19 - Financing for development

The lessons of the Asian financial crisis of the late 1990s highlight the importance of monitoring and managing external debt flows effectively.

External debt

For the developing economies in Asia and the Pacific, the net external debt relative to GDP in 2005 stood at 23.4 per cent. Figures 19.1 and 19.2 show the downward trends following the Asian financial crisis in 1998, when the region displayed an average rate of 37.7 per cent. As expected, the downward trend is even more pronounced for the ASEAN region, which includes “crisis” economies
such as Thailand, Malaysia and Indonesia among its 10 members. Starting from an average rate of 98.4 per cent, the ASEAN region has marked a steady decline to 44.1 per cent in 2005. Compared with another region that “hosted” a financial crisis in the late 1990s — Latin America and the Caribbean — the Asian and Pacific region has achieved a stronger reduction in net external debt relative to GDP, despite a sharp decline in Latin America and the Caribbean from 40.5 per cent in 2004 to 29.8 per cent in 2005. The highest levels of net external debt in the Asian and Pacific region are found in Central Asian countries and landlocked developing countries, which had average rates of 54.1 and 56.2 per cent, respectively, in 2005.

Figure 19.1 Net external debt (relative to GDP) in Asian and Pacific developing economies, Africa and Latin America and the Caribbean, 1990-2005

Figure 19.2 Net external debt (relative to GDP) in selected Asian and Pacific country/area groupings, 1995-2005

Debt-service payments relative to export earnings have also marked a decline since the late 1990s, from about 10 per cent to 4.9 per cent in 2005. The region thus has less debt-service obligations than Latin America and the Caribbean, which also marked an impressive decline, from 21.3 per cent in 2000 to 14.8 per cent in 2005. Africa is doing as well on that indicator as the Asian and Pacific developing economies, with a steady decline from the disturbingly high level of 28.8 per cent in the early 1990s to 7.9 per cent in 2005. At the country level in the Asian and Pacific region, the highest rates are found in Turkey (20.1 per cent), the Philippines (12.4 per cent) and the Russian Federation (11.1 per cent) in 2005.

Foreign direct investment

During the period 2002-2006, FDI inflows accounted for 56 per cent of all net capital flows to developing countries according to the World Bank, while portfolio flows, official flows and other capital transactions (e.g. bank loans) accounted for 16, 10 and 19 per cent, respectively (World Bank, 2007).

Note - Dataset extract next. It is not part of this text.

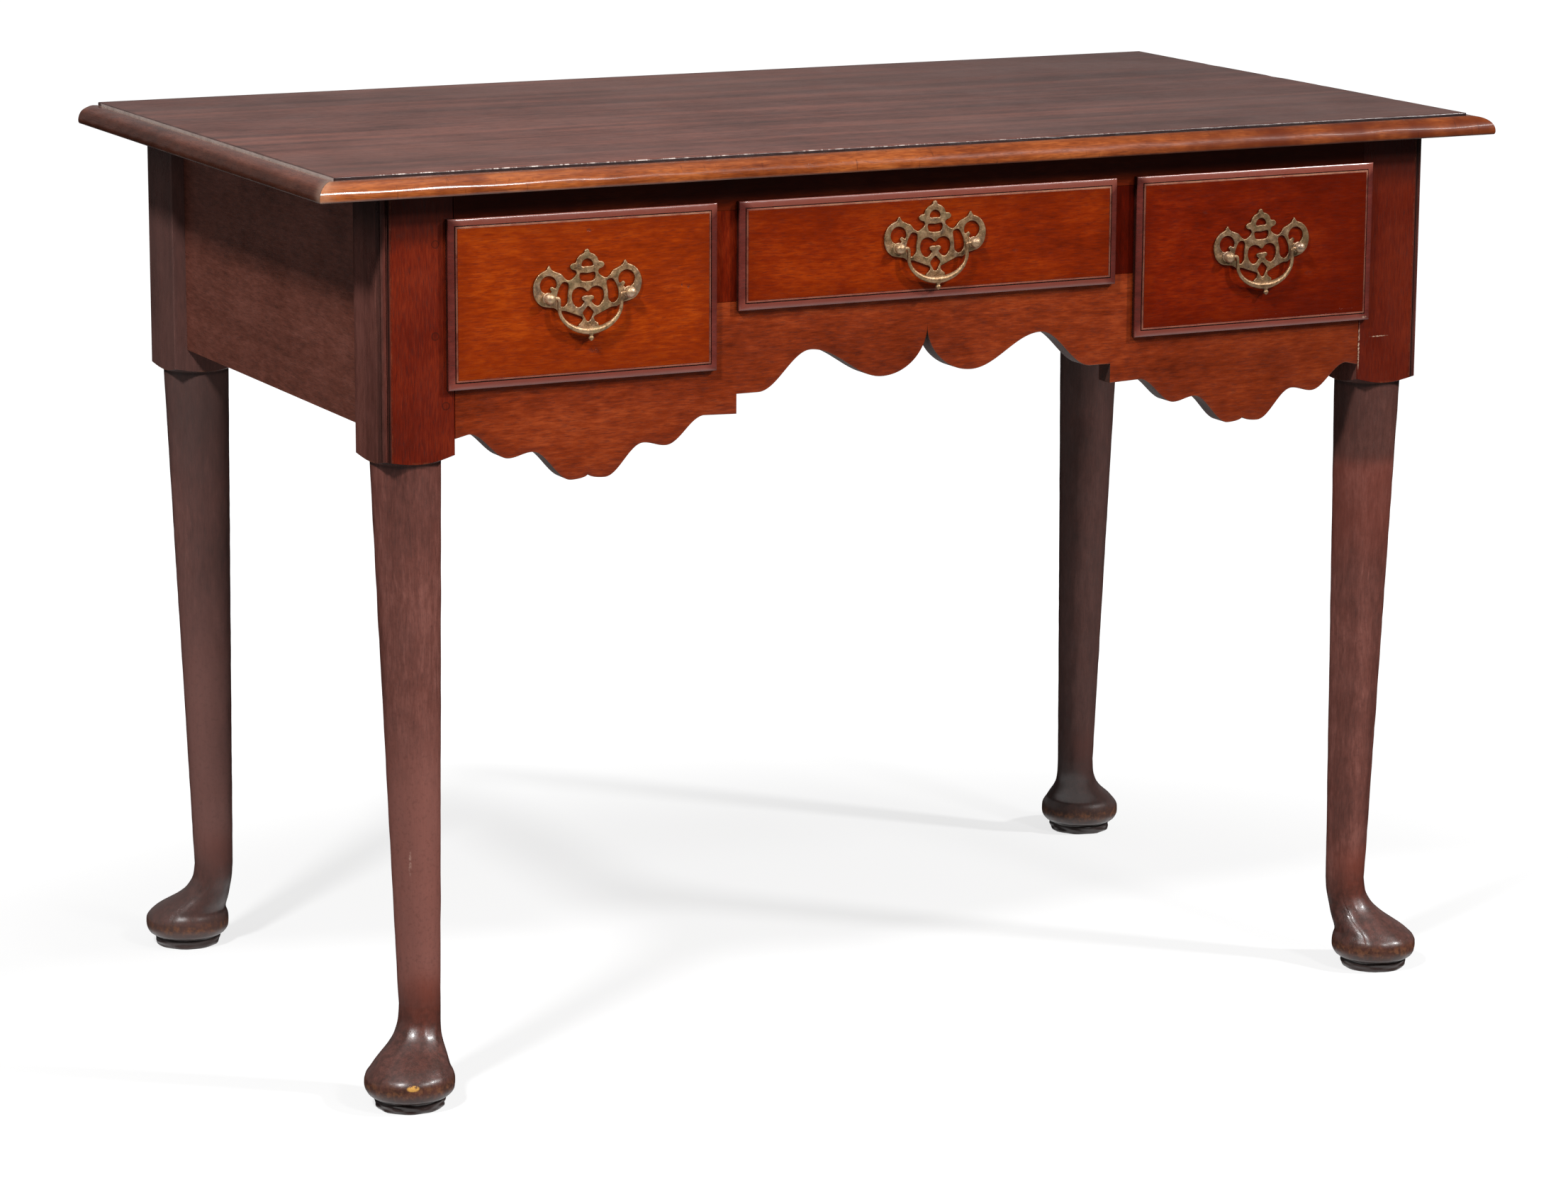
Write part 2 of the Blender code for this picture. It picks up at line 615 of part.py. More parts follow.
def make_outer_runner(name, side):
    """The runner on a side panel, notched round both leg blocks, with its guide on top."""
    reach = LEG_Y - BLOCK_HALF - JOINT_GAP
    bearing = LEG_INNER_X - DRAWER_TRAVEL_GAP - RUNNER_BEARING
    notch = LEG_INNER_X - JOINT_GAP
    fixed = PANEL_INSIDE - JOINT_GAP
    y0, y1 = FRONT_INSIDE + JOINT_GAP, BACK_INSIDE - JOINT_GAP
    plan = [(bearing, y0), (notch, y0), (notch, -reach), (fixed, -reach), (fixed, reach), (notch, reach),
            (notch, y1), (bearing, y1)]
    rings = [[(side * x, y, z) for x, y in plan] for z in (SIDE_SILL - RUNNER_THICKNESS, SIDE_SILL)]
    runner = add(bpy.data.objects.new(name, loft_mesh(name, rings)), OAK)
    x0, x1 = sorted((side * LEG_INNER_X, side * (LEG_INNER_X + GUIDE_THICKNESS)))
    guide = tool_box(f"{name}_guide", (x0, -reach, SIDE_SILL - RUNNER_THICKNESS / 2),
                     (x1, reach, SIDE_SILL + GUIDE_HEIGHT))
    change(runner, guide, "UNION")


def make_runners():
    half = PARTITION_THICKNESS / 2
    for side, word in ((-1, "left"), (1, "right")):
        make_outer_runner(f"runner_{word}_outer", side)
        runner_on_partition(f"runner_{word}_inner", DIVIDER_X + half,
                            SIDE_OPENING_INNER + DRAWER_TRAVEL_GAP, SIDE_SILL, side)
        runner_on_partition(f"runner_centre_{word}", DIVIDER_X - half,
                            CENTRE_HALF - DRAWER_TRAVEL_GAP, CENTRE_SILL, side)


def make_kickers():
    """Strips over the drawers that stop them tipping when they are pulled out."""
    y0, y1 = FRONT_INSIDE + JOINT_GAP, BACK_INSIDE - JOINT_GAP
    for x, word in ((-SIDE_BAY_X, "left"), (0, "centre"), (SIDE_BAY_X, "right")):
        board(f"kicker_{word}", (x - KICKER_WIDTH / 2, y0, OPENING_TOP),
              (x + KICKER_WIDTH / 2, y1, OPENING_TOP + KICKER_THICKNESS), OAK)


def make_cleats():
    """Glued strips that hold the top to the side panels."""
    reach = LEG_Y - BLOCK_HALF - CLEAT_END_GAP
    for side, word in ((-1, "left"), (1, "right")):
        fixed = PANEL_INSIDE - JOINT_GAP
        x0, x1 = sorted((side * fixed, side * (fixed - CLEAT_SIZE)))
        board(f"top_cleat_{word}", (x0, -reach, CARCASE_TOP - CLEAT_SIZE), (x1, reach, CARCASE_TOP), OAK)


def lip_edge_profile():
    """Section of the moulded edge of a drawer: (inward, forward) from the outer back line."""
    square, crown, sunk, field = (share * LIP_THICKNESS for share in (0.34, 0.90, 0.72, 0.96))
    ovolo, groove, groove_end, fillet = (share * LIP_EDGE_WIDTH for share in (0.64, 0.70, 0.78, 0.82))
    points = [(0, 0), (0, square)]
    for turn in (22.5, 45, 67.5, 90):
        angle = math.radians(turn)
        points.append((ovolo * (1 - math.cos(angle)), square + (crown - square) * math.sin(angle)))
    points += [(groove, sunk), (groove_end, sunk), (fillet, field), (LIP_EDGE_WIDTH, field),
               (LIP_EDGE_WIDTH, 0)]
    return points


def make_drawer(word, x, half_opening, sill, holder):
    """The five boards of a drawer and the moulding round its front."""
    half = half_opening - DRAWER_TRAVEL_GAP
    lip_half = half_opening + LIP_OVERLAP
    lip_low, lip_high = sill - LIP_OVERLAP, OPENING_TOP + LIP_OVERLAP
    front_back = LIP_FRONT + DRAWER_FRONT_THICKNESS
    floor = sill + JOINT_GAP
    edge = LIP_EDGE_WIDTH + JOINT_GAP
    name = f"drawer_{word}_front"
    front = board(name, (x - lip_half + edge, LIP_FRONT, lip_low + edge),
                  (x + lip_half - edge, front_back, lip_high - edge), MAHOGANY_FRONT, holder)
    tongue = tool_box(f"{name}_body", (x - half, FRAME_FRONT, floor),
                      (x + half, front_back, OPENING_TOP - DRAWER_HEADROOM), holder)
    change(front, tongue, "UNION")
    make_lip_moulding(word, x, lip_half, lip_low, lip_high, holder)
    y0 = front_back + JOINT_GAP
    y1 = y0 + DRAWER_LENGTH - DRAWER_FRONT_THICKNESS
    side_top = OPENING_TOP - DRAWER_HEADROOM
    groove_low = floor + DRAWER_BOTTOM_RAISE
    groove_high = groove_low + DRAWER_BOTTOM_THICKNESS
    for side, where in ((-1, "left"), (1, "right")):
        outside = x + side * half
        inside = x + side * (half - DRAWER_SIDE_THICKNESS)
        x0, x1 = sorted((inside, outside))
        wall = board(f"drawer_{word}_side_{where}", (x0, y0, floor), (x1, y1, side_top), OAK, holder)
        g0, g1 = sorted((inside - side * JOINT_GAP, inside + side * DRAWER_GROOVE_DEPTH))
        groove = tool_box(f"{wall.name}_groove", (g0, y0 - edge, groove_low - JOINT_GAP),
                          (g1, y1 + edge, groove_high + JOINT_GAP), holder)
        change(wall, groove, "DIFFERENCE")
    clear = half - DRAWER_SIDE_THICKNESS
    bottom_half = clear + DRAWER_GROOVE_DEPTH - JOINT_GAP
    board(f"drawer_{word}_bottom", (x - bottom_half, y0, groove_low), (x + bottom_half, y1, groove_high),
          OAK, holder)
    back_half = clear - JOINT_GAP
    board(f"drawer_{word}_back", (x - back_half, y1 - DRAWER_BACK_THICKNESS, groove_high + JOINT_GAP),
          (x + back_half, y1, side_top - DRAWER_BACK_DROP), OAK, holder)
    return front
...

FDI inflows as a percentage of gross fixed capital formation (GFCF) has remained quite stable in the Asian and Pacific region, on average, ranging from 5 to 7.5 per cent between 2000 and 2006, or 6 per cent from 2001 to 2005. The figure for low-income countries is by far the highest, averaging 44 per cent from 2001 to 2005. Among the country groupings in Asia and the Pacific, the figure for small island developing States was highest, with an average of 50 per cent over the period 2001 to 2005, followed by Central Asian countries (29 per cent) and landlocked developing countries (25 per cent). The high percentage for the small island developing States is in large part due to very high FDI inflows into the Marshall Islands in 2004 and 2005, a country which, until August 2007, was on the OECD list of uncooperative tax heavens.

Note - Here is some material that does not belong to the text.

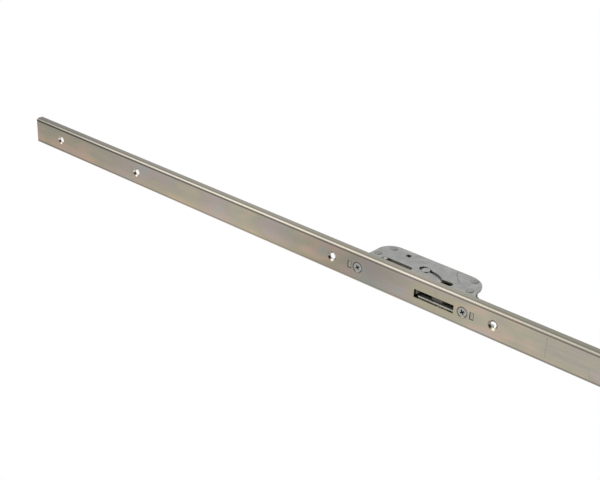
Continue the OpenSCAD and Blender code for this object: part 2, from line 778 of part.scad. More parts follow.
// A tab on the plate's front edge that passes through a rod, from its foot up
function tab_points(low) = [[plate_front, low, 0], [rod_y, low, 0], [rod_y, low + 6, 0], [plate_front, low + 6, 0]];

// The plate that links the rods: it carries the rack and the deadbolt's slanted slot
module drive_plate() {
    slot_low = [dead_pin_y, dead_z];
    slot_high = slot_low + [-travel, travel];
    neck = strip_back;
    clear_gear = gear_at.y + gear_r + gear_module + travel + 1;
    rear = [[plate_front, plate_tab_up + 9, 0], [neck, plate_tab_up + 9, 1], [neck, 50, 0], [-12, 46, 3],
        [-12, -14, 3], [3, -26, 3], [main_back - 2, -37, 3], [main_back - 2, dead_z - 7.5, 2],
        [1, dead_z - 7.5, 2], [1, clear_gear, 0], [neck, clear_gear, 0]];
    bottom = [[neck, plate_tab_down - 3, 1], [plate_front, plate_tab_down - 3, 0]];
    edge = concat(rear, rack_points(-6, travel + 7), bottom, tab_points(plate_tab_down), tab_points(plate_tab_up));
    color("gainsboro") plate(plate_in, plate_out) difference() {
        polygon(outline(edge, 4));
        slot(slot_low, slot_high, dead_slot_r);
    }
}

// One flank of a gear tooth: an involute from its base circle to its tip
function involute(base, r) = let(a = acos(base / r)) tan(a) * 180 / PI - a;

// The gear that the cylinder's cam turns: it meshes with the rack
module drive_gear() {
    tip = gear_r + gear_module;
    root = gear_r - 1.2 * gear_module;
    base = gear_r * cos(pressure);
    start = max(base, root);
    at_pitch = involute(base, gear_r);
    half = 90 / gear_teeth - backlash / 4 / gear_r * 180 / PI;
    flank = [for (i = [0:5]) let(r = start + (tip - start) * i / 5) [r, half + at_pitch - involute(base, r)]];
    tooth = concat([[root - 0.3, flank[0].y]], flank);
    mirrored = [for (i = [len(tooth) - 1:-1:0]) [tooth[i].x, -tooth[i].y]];
    color("darkkhaki") translate([0, gear_at.x, gear_at.y]) difference() {
        plate(-bolt_half, plate_out) {
            circle(root);
            for (i = [0:gear_teeth - 1]) rotate(180 + (i + 0.5) * 360 / gear_teeth)
                polygon([for (p = concat(tooth, mirrored)) p.x * [cos(-p.y), sin(-p.y)]]);
        }
        round_x([0, 0], gear_bore_r + run_gap, -main_t, main_t);
    }
}

module gear_stud() {
    color("silver") round_x(gear_at, gear_bore_r, -main_half, main_half);
}

faceplate();
case_screws();
rod_keepers();
upper_rod();
lower_rod();
drive_plate();
upper_case_tray();
upper_case_cover();
upper_case_rivets();
upper_hook_pivot();
upper_hook();
upper_guide_pin();
upper_slider();
upper_slider_pin();
lower_case_tray();
lower_case_cover();
lower_case_rivets();
lower_hook_pivot();
lower_hook();
lower_guide_pin();
lower_slider();
lower_slider_pin();
main_case_tray();
main_case_cover();
main_case_rivets();
follower();
latch_bolt();
latch_tail();
latch_spring();
deadbolt();
deadbolt_pin();
drive_gear();
gear_stud();
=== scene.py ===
import bpy
import bmesh
import math
import numpy as np
from mathutils import Matrix, Vector


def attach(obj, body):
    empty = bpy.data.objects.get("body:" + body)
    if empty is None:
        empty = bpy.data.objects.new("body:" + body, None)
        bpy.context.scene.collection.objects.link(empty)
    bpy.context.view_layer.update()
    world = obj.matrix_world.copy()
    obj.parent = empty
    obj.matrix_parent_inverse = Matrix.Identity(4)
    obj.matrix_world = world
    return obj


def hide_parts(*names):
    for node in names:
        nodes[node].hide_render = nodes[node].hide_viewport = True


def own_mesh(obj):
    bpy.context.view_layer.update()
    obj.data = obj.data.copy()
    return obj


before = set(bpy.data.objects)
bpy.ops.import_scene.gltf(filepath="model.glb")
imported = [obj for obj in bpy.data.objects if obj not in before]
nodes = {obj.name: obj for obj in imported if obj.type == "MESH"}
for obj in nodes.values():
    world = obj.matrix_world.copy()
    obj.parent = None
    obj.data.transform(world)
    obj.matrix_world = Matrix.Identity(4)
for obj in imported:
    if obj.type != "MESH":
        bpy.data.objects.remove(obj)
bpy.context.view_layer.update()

# In metres: the heights of the two hook pivots from the spindle, and the rail's outer face along Y
hookPivots = {"upper": 0.662, "lower": -0.738}
railFace = -0.035


# Small helpers for node trees

def put(tree, kind, feeds=None, **settings):
    # Adds one node, sets its options, and links or sets its inputs
    node = tree.nodes.new("ShaderNode" + kind)
    for key, value in settings.items():
        setattr(node, key, value)
    for key, value in (feeds or {}).items():
        if isinstance(value, bpy.types.NodeSocket):
            tree.links.new(value, node.inputs[key])
        else:
            node.inputs[key].default_value = value
    return node


def newMaterial(name):
    material = bpy.data.materials.new(name)
    material.use_nodes = True
    tree = material.node_tree
    tree.nodes.clear()
    shader = put(tree, "BsdfPrincipled")
    put(tree, "OutputMaterial", {"Surface": shader.outputs["BSDF"]})
    return material, tree, shader


def srgb(red, green, blue):
    # A colour as a picture shows it, 0 to 255, made linear by the standard curve
    part = np.array([red, green, blue]) / 255
    linear = np.where(part <= 0.04045, part / 12.92, ((part + 0.055) / 1.055) ** 2.4)
    return (*[float(v) for v in linear], 1.0)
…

Among the largest recipients of FDI in relation to GFCF over the period 2001 to 2005 was Brunei Darussalam with an average of 104.7 per cent, followed by Tuvalu (64.8), Hong Kong, China (63), Kiribati (62.4), Azerbaijan (57), Singapore (56) and Tajikistan (50).

A similar pattern is visible when studying inward FDI stock as a percentage of GDP. In 2006, this list was led by Hong Kong, China (405.7 per cent), followed by Kiribati (244.4), Singapore (159.0), Vanuatu (130.2), Palau (92.5), Tuvalu (90.5), Brunei Darussalam (86.2) and Azerbaijan (66.9).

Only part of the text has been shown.